Our data and model suggest that instantaneous social information alters both choice and confidence. After receiving the outcome, experience-derived values and observation-derived values entail comparable contributions to inform future decisions but are distinctively encoded in the vmPFC and the ACC. We further identify an interaction of two brain networks that separately process reward information and social information, and their functional coupling substantiates an RPE and a social prediction error (SPE) as teaching signals for direct learning and social learning.

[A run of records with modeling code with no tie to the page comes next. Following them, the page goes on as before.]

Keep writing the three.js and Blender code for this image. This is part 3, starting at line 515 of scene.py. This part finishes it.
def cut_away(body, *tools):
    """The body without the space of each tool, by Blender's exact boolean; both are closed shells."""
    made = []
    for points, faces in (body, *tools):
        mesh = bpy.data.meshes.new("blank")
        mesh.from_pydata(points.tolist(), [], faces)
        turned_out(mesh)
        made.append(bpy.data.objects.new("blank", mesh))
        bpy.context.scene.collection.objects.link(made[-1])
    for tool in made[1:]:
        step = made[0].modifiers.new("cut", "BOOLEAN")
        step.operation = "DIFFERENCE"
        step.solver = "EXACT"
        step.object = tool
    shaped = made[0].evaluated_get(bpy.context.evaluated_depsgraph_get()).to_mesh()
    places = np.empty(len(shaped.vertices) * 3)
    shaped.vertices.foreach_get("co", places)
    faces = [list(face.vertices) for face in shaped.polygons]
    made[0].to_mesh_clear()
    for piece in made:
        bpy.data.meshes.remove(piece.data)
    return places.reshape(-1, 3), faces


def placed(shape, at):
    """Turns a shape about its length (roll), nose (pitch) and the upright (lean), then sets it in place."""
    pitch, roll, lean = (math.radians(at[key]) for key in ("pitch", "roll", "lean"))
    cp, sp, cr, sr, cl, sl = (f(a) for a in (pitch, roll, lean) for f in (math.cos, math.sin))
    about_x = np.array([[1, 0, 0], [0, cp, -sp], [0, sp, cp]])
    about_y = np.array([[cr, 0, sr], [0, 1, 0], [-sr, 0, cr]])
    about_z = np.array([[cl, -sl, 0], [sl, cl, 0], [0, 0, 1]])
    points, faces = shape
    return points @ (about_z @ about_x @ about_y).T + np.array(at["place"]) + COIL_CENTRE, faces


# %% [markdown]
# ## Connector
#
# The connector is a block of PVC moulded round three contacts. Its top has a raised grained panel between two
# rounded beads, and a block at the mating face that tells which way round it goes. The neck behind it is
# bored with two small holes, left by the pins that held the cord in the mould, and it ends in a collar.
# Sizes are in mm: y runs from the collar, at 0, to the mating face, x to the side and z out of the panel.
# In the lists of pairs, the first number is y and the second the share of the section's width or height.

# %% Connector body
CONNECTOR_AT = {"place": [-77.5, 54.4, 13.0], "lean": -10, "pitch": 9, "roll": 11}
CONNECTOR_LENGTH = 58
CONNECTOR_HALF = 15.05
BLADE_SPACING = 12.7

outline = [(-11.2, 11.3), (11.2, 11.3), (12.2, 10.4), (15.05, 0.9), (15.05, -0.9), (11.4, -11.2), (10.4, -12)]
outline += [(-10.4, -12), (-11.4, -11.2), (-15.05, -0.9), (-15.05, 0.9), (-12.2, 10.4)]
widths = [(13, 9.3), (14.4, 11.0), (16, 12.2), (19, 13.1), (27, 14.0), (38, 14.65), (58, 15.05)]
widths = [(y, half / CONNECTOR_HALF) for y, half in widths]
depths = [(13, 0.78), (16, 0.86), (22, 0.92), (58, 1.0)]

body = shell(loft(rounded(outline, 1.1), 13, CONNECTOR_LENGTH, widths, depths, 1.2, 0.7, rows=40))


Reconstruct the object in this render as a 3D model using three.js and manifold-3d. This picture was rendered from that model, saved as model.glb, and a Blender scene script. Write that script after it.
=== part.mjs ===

Participants (N = 185) in groups of five performed the social influence task, of which 39 were scanned with the MRI scanner. The task design used a multiphase paradigm, enabling us to tease apart every crucial behavior under social influence (Fig. 1A). Participants began each trial with their initial choice (Choice 1) between two abstract fractals with complementary reward probabilities (70 and 30%), followed by their first postdecision bet (Bet 1, an incentivized confidence rating from 1 to 3) (19). After sequentially uncovering the other players’ first decisions in the sequential order of participants’ subjective preference (i.e., participants decided on whose choice to see in the first place and the second place, followed by the remaining two choices), participants had the opportunity to adjust their choice (Choice 2) and bet (Bet 2). The final choice and bet were then multiplied to determine the outcome on that trial (e.g., 3 × 20 = 60 cents). Participants’ actual choices were communicated in real time to every other participant via intranet connections, thus maintaining a high ecological validity. The core of this paradigm was a probabilistic reversal learning (PRL) task (fig. S1B) (20). This PRL implementation required participants to learn and continuously relearn action-outcome associations, thus creating enough uncertainty such that group decisions were likely to be taken into account for behavioral adjustments in second decisions (before outcome delivery; referred to as instantaneous social influence) and for making future decisions on the next trial by observing others’ performance (after outcome delivery; referred to as social learning) together with participants’ own valuation process (referred to as direct learning). These dynamically evolving group decisions also allowed us to parametrically test the effect of group consensus, which moved beyond using only one social partner or an averaged group opinion (2, 12). Although participants were able to gain full action-outcome association at the single-trial level, across trials, participants may acquire additional valuation information by observing others, given the multiple reversal nature of the PRL paradigm. In addition, participants were aware that there was neither cooperation nor competition (see Materials and Methods).